I should also mention that the catalog for the show is an experience in itself. It’s exceptionally well done, even for The Met, and features stylized photos of the clothes by Platon as well as quite informative essays from the curators. Since these shows take so long to install, a feat unto itself in an open 7 days a week Museum like The Met, the clothes are photographed in a studio setting and not as they appear in the show. This is good, and not so good. The good is you get to see things like the back of Anna May Wong’s amazing Dragon dress (depicted above) in the book, one of the few dresses without a mirror allowing that view in the show, though you may miss the view of a piece you liked as it is in the show.

Alexander McQueen, again, and Stephen Jones, bid us farewell…until next time.

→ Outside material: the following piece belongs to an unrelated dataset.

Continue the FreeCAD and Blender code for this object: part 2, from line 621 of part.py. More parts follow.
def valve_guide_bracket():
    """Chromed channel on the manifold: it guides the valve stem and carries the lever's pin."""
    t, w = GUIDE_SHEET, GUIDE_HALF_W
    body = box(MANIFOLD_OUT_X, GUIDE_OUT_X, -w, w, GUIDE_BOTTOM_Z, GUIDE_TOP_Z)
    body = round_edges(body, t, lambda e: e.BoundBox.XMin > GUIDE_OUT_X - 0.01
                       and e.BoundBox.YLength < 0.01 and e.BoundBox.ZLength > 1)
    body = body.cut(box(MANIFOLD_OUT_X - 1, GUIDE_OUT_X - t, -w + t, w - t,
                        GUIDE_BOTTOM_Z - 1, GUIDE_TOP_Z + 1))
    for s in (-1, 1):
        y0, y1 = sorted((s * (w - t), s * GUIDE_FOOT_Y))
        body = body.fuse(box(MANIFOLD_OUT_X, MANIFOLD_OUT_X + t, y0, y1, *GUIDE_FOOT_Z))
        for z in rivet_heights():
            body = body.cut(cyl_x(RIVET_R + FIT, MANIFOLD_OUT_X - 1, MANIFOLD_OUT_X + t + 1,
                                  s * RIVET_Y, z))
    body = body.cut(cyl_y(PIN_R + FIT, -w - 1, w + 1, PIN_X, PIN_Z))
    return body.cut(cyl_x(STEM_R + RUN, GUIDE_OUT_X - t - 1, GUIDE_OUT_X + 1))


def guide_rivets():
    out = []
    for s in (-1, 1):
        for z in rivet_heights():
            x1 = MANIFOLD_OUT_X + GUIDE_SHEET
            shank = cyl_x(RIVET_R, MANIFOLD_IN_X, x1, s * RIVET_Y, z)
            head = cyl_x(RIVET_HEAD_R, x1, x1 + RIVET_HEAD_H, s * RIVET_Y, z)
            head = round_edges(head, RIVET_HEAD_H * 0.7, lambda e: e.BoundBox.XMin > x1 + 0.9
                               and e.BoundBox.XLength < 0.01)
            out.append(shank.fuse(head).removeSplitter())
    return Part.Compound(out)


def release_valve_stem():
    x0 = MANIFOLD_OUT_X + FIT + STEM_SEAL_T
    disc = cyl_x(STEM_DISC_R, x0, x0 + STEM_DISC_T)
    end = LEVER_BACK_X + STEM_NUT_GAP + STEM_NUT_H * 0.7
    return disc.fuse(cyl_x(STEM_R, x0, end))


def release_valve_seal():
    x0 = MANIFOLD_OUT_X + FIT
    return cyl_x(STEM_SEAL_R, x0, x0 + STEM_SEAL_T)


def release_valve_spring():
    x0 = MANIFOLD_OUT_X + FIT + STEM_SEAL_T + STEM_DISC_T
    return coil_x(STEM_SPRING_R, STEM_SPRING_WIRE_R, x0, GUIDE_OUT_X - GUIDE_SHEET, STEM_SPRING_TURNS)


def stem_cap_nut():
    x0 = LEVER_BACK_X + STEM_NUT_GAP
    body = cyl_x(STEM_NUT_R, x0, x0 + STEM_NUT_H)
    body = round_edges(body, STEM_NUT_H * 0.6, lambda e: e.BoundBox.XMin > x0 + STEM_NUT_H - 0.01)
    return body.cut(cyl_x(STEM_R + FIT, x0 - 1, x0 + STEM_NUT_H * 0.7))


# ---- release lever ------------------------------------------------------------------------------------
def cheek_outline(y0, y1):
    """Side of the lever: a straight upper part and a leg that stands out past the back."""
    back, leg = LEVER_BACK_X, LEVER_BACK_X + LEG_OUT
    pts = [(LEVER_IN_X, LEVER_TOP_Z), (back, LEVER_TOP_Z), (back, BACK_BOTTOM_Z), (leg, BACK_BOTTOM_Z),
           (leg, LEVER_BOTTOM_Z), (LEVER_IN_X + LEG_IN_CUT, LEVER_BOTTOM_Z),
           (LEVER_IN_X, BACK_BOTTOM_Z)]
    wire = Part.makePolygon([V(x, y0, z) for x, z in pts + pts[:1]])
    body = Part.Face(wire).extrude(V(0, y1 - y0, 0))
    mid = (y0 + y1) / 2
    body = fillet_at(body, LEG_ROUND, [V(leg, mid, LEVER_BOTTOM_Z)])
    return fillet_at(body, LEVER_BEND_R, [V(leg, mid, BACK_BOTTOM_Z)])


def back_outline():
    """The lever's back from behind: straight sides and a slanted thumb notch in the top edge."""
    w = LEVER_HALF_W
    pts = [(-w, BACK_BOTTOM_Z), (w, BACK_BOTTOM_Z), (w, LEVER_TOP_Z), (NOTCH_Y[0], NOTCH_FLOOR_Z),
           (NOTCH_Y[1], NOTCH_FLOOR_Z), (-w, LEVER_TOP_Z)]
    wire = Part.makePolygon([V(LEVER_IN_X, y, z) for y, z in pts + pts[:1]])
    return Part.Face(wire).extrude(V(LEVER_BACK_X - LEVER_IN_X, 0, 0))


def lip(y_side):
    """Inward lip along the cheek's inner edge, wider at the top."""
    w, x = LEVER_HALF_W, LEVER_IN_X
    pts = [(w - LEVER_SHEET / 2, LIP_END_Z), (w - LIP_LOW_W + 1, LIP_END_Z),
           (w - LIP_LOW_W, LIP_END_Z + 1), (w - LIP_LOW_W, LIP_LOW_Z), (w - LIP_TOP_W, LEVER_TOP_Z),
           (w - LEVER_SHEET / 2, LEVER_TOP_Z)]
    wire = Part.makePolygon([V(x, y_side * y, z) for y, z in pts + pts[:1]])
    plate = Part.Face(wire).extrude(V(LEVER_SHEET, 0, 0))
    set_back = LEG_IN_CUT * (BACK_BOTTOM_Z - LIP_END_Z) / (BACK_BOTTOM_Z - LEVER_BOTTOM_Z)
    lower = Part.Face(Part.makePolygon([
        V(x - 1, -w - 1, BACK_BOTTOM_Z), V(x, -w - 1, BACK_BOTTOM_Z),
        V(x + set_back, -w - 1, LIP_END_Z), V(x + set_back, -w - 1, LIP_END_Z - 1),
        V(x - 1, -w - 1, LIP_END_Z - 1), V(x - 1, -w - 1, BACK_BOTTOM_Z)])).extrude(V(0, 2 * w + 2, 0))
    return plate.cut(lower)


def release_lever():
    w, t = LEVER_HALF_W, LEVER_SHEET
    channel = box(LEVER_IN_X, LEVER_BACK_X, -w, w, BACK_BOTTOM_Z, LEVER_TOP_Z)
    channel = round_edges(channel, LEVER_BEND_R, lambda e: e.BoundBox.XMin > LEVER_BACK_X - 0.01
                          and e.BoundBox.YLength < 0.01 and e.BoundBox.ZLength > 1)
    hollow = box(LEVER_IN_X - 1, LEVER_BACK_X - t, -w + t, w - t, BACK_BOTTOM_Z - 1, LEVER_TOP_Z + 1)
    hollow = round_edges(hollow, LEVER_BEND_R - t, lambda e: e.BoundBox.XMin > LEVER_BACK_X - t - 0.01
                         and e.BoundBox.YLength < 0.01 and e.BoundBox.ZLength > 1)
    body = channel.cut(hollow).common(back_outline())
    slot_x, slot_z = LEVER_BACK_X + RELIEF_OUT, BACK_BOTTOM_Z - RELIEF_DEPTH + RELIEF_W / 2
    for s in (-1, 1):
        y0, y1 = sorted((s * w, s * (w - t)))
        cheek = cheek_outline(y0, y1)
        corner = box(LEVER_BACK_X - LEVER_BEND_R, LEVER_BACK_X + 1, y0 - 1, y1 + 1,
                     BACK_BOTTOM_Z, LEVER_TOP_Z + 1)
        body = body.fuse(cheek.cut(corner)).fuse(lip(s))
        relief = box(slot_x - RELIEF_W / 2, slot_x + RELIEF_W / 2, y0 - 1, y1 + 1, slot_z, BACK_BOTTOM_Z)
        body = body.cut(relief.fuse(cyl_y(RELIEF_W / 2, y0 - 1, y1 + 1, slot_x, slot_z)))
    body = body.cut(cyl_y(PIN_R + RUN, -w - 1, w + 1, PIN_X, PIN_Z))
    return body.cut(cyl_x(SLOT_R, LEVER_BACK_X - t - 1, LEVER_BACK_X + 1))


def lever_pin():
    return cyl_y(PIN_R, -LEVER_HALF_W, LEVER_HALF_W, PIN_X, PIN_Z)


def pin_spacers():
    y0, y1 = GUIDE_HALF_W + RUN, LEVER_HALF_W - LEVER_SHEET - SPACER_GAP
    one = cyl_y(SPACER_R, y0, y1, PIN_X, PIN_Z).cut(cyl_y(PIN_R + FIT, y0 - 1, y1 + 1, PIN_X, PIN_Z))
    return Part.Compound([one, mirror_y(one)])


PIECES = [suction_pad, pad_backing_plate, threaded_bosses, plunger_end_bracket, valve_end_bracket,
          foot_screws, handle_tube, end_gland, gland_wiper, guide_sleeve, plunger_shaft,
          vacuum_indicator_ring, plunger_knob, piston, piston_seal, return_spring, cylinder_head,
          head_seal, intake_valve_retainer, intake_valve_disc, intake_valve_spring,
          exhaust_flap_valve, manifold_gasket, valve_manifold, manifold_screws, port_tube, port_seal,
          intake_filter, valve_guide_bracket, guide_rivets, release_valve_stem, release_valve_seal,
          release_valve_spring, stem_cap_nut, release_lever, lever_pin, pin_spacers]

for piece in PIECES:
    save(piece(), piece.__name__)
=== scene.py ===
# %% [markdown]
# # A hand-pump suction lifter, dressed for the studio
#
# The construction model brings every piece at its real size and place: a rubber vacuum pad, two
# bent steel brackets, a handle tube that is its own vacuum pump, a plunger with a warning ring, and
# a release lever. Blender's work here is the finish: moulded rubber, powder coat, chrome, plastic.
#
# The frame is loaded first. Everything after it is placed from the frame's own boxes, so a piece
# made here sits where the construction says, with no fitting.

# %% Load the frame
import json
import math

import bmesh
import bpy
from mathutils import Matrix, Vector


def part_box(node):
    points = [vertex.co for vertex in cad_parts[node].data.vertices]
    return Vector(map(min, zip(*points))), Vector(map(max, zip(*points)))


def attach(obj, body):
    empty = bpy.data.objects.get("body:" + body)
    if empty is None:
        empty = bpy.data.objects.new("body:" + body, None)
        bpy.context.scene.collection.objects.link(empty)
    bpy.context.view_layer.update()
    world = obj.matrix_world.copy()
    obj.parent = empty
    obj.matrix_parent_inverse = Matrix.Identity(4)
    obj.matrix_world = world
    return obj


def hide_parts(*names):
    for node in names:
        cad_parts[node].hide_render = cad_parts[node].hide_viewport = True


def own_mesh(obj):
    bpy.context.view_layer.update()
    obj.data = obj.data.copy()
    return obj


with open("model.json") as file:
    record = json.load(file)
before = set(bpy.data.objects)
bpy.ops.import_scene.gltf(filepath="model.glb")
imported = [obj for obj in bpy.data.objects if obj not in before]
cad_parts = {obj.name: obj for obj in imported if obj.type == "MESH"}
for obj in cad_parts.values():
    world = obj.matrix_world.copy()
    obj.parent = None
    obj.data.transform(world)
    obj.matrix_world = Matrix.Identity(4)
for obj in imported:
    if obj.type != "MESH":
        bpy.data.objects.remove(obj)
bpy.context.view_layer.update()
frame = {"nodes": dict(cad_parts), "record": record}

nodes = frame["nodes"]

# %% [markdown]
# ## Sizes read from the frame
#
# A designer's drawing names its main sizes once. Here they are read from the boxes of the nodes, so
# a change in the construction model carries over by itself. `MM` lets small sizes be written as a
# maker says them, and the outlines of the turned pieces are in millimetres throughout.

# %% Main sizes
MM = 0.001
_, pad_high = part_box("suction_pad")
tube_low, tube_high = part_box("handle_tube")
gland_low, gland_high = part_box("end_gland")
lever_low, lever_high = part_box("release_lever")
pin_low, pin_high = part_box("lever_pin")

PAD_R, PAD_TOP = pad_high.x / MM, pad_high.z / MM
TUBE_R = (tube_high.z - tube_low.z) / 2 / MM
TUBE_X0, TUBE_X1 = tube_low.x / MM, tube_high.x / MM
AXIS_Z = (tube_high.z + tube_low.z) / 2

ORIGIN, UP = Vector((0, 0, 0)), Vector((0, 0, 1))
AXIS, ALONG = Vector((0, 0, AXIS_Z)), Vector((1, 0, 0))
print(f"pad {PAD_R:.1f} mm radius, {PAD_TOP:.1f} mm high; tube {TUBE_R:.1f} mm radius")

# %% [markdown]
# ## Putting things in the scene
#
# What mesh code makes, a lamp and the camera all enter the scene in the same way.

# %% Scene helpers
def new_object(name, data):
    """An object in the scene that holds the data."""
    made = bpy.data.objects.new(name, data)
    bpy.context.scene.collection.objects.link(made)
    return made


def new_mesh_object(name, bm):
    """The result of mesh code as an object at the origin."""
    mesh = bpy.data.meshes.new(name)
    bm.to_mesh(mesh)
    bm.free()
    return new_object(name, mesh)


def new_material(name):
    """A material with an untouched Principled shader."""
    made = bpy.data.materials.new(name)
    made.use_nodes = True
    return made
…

So, yes, the show does beg the inevitable big question- “Ok, Mr. Bolton (newly minted Head of the Costume Institute)…What’s NEXT?” My mind pondered something never mentioned anywhere in this show- what was worn UNDER? There was no “underwear.” No Stockings. No gloves, even. Then I thought- Perhaps THIS will be addressed in a future, no doubt, blockbuster show, “Underwear- Exposed!” You heard it here, first. Finally, at 11:45pm Saturday,  I started to wonder if C:TTLG begins a “worldwide fashion tour.” After all, The Met is, possibly, the world’s greatest repository of art from all cultures and all times- what would be more appropriate? Perhaps Africa is next, a subject that might very well draw as many, or maybe even more fashionistas to The Met.

?

In the meantime, if you were one of the 800 thousand, I wonder if it will effect your personal style, or, if you missed it, visit The Met’s website for the show, and stay tuned to see what’s next.

Oh, and, in the meantime, don’t use too much opium.

Soundtrack for this post- “These Foolish Things (Remind Me Of You)” written for Anna May Wong by Eric Maschwitz, who was in love with her, and as performed by Billie Holiday.